How do royalty companies differ from traditional mining and energy companies?
Traditional resource companies handle exploration, development, production, and marketing of commodities. They face operational risks including equipment failures, cost overruns, environmental issues, and regulatory challenges. Royalty companies avoid these risks by financing projects and collecting payments without involvement in day-to-day operations. They have lower capital requirements and more predictable cash flows.
What are the main risks associated with royalty investments?
The primary risks include commodity price volatility, counterparty risk from operators, geographic and political risks, resource depletion, and market cyclicality. While royalty companies have lower operational risk than traditional resource investments, they cannot eliminate exposure to commodity market fluctuations and depend on operators to extract resources efficiently.
Which royalty companies pay the best dividends?

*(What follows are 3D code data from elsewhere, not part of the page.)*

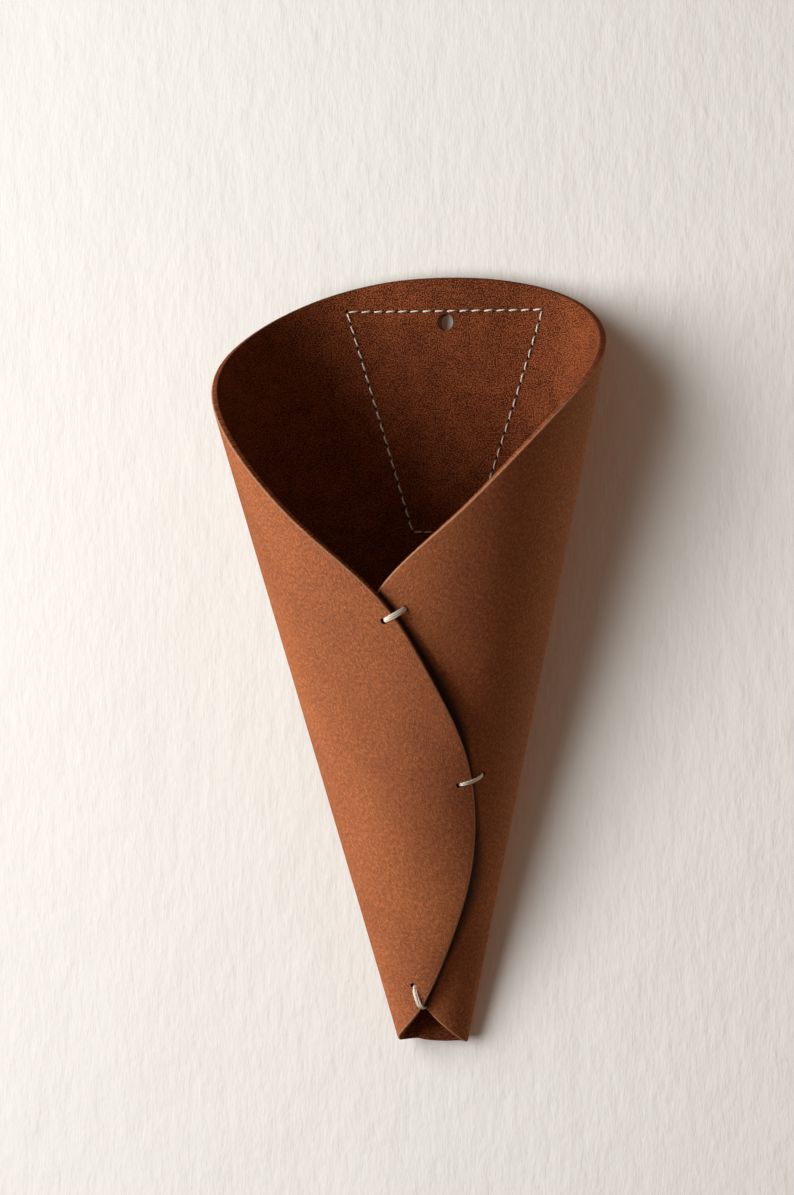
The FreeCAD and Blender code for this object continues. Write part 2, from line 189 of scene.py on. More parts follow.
def smoothCurve(points, count):
    # a cubic through points, its parameter the chord length, its ends aimed along a parabola's ends
    points = np.array(points, float)
    t = lengths(points)
    h = np.diff(t)[:, None]
    rise = np.diff(points, axis=0) / h
    n = len(points)
    matrix = np.zeros((n, n))
    right = np.zeros_like(points)
    matrix[0, 0] = matrix[-1, -1] = 1
    right[0] = rise[0] - (rise[1] - rise[0]) * h[0] / (h[0] + h[1])
    right[-1] = rise[-1] + (rise[-1] - rise[-2]) * h[-1] / (h[-1] + h[-2])
    inner = np.arange(1, n - 1)
    matrix[inner, inner - 1] = h[1:, 0]
    matrix[inner, inner] = 2 * (h[1:, 0] + h[:-1, 0])
    matrix[inner, inner + 1] = h[:-1, 0]
    right[1:-1] = 3 * (h[1:] * rise[:-1] + h[:-1] * rise[1:])
    slope = np.linalg.solve(matrix, right)
    s = np.linspace(0, t[-1], count)
    i = np.clip(np.searchsorted(t, s, side="right") - 1, 0, n - 2)
    u = ((s - t[i]) / h[i, 0])[:, None]
    width = h[i]
    return (points[i] * (1 + 2 * u) * (1 - u) ** 2 + slope[i] * width * u * (1 - u) ** 2
            + points[i + 1] * u * u * (3 - 2 * u) - slope[i + 1] * width * u * u * (1 - u))


def patternOutline():
    # the half pattern's rim and hem as tables: angle from the cone's point, and distance from it
    height = pattern["crown"] - pattern["foot"]
    outline = [(pattern["halfWidth"] * x, pattern["crown"] - height * y) for x, y in pattern["rim"]]
    corner = pattern["footCorner"]
    rim = smoothCurve([(-x, y) for x, y in reversed(outline[1:5])] + outline + [corner], tablePoints["rim"])
    hem = smoothCurve([(-corner[0], corner[1]), (0, pattern["foot"]), corner], tablePoints["hem"])
    angles, slants = polar(*rim.T)
    hemAngles, hemSlants = polar(*hem.T)
    tip = int(np.argmax(angles))
    return dict(rimAngles=angles[:tip], rimSlants=slants[:tip], flapAngles=angles[:tip:-1],
                flapSlants=slants[:tip:-1], hemAngles=hemAngles, hemSlants=hemSlants,
                corner=float(polar(*corner)[0]), tip=angles[tip] * pattern["tipTrim"])


outlineTable = patternOutline()


def rimSlant(angle):
    return np.interp(np.abs(angle), outlineTable["rimAngles"], outlineTable["rimSlants"])


def hemSlant(angle):
    turned = np.abs(angle)
    onFoot = np.interp(turned, outlineTable["hemAngles"], outlineTable["hemSlants"])
    onFlap = np.interp(turned, outlineTable["flapAngles"], outlineTable["flapSlants"])
    return np.where(turned < outlineTable["corner"], onFoot, onFlap)


def edgeAngle(slant):
    # where a flap's edge lies, by its distance from the cone's point
    slants, angles = (np.concatenate([outlineTable["flap" + kind], outlineTable["rim" + kind][::-1]])
                      for kind in ("Slants", "Angles"))
    return np.interp(slant, slants, angles)


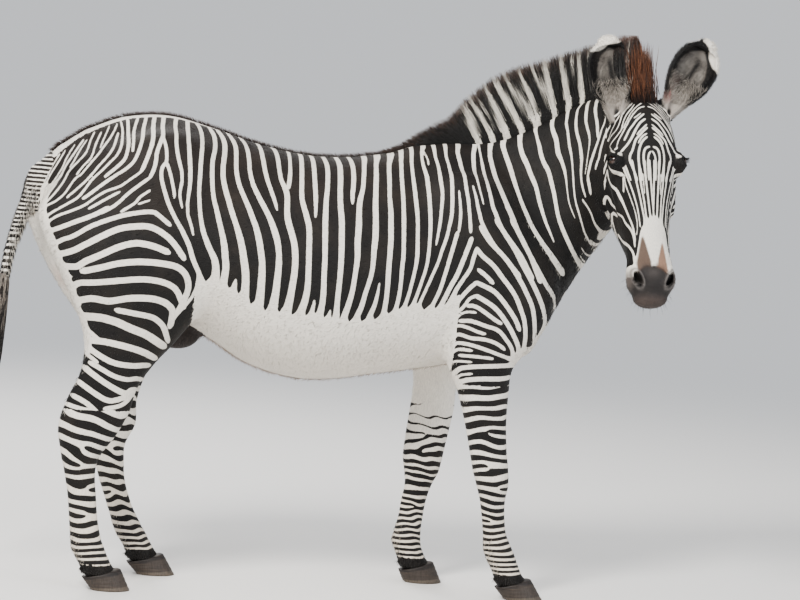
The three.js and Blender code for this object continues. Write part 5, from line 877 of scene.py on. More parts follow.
def mark(P, N):
    """distance to the nearest pale stripe (mm), colour of pale hair, colour of dark hair, for skin points"""
    n = len(P)
    x, y, z = P[:, 0], P[:, 1], P[:, 2]
    D = stroke_field(P[:, [0, 2]] * 1000, PALE_SIDE)
    light, dark = np.tile(WHITE, (n, 1)), np.tile(BLACK, (n, 1))

    def tint(colour, which, amount):
        which += (np.asarray(colour) - which) * amount[:, None]

    # the dark hair is browner along the back, the pale hair yellower low down
    tint(BROWN, dark, 0.34 * step(z, 1.05, 1.38) * step(-x, -0.75, -0.2) * (0.9 + 0.1 * wave(P, 3, 9)))
    tint(srgb(0.86, 0.80, 0.72), light, 0.5 * step(-z, -0.6, -0.1))

    # neck
    m = np.nonzero((x > 0.25) & (z > 0.7))[0]
    f, u = NECK_LOFT.value(P[m], way=True)
    i = np.clip(u.astype(int), 0, len(WAY) - 2)
    t = u - i
    C = NECK_LOFT.C[i] * (1 - t)[:, None] + NECK_LOFT.C[i + 1] * t[:, None]
    A = unit(NECK_LOFT.D[i] * (1 - t)[:, None] + NECK_LOFT.D[i + 1] * t[:, None])
    past = np.maximum((P[m] - NECK_LOFT.C[8]) @ NECK_LOFT.N[8], 0) * (u > 7.99)
    U = np.stack([np.interp(u, np.arange(9), WAY) + past * 1000, ((P[m] - C) * A).sum(1) * 1000], 1)
    Dn = stroke_field(U, PALE_NECK)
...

Leading dividend-paying royalty stocks include Franco-Nevada, Royal Gold, Wheaton Precious Metals, and Viper Energy Partners. These companies typically distribute 80-90% of cash flows as dividends and have track records of consistent payments. However, dividend sustainability depends on commodity prices and portfolio performance, so research each company’s financial strength before investing.
How should I allocate royalty stocks within my investment portfolio?
Portfolio allocation depends on your risk tolerance and investment goals. Conservative investors might allocate 5-10% to royalty stocks for diversification benefits. More aggressive investors could increase this allocation during commodity upturns. Diversify across geographic regions, commodity types, and company sizes to reduce concentration risk. Consider tax implications and consult with financial professionals for personalized advice.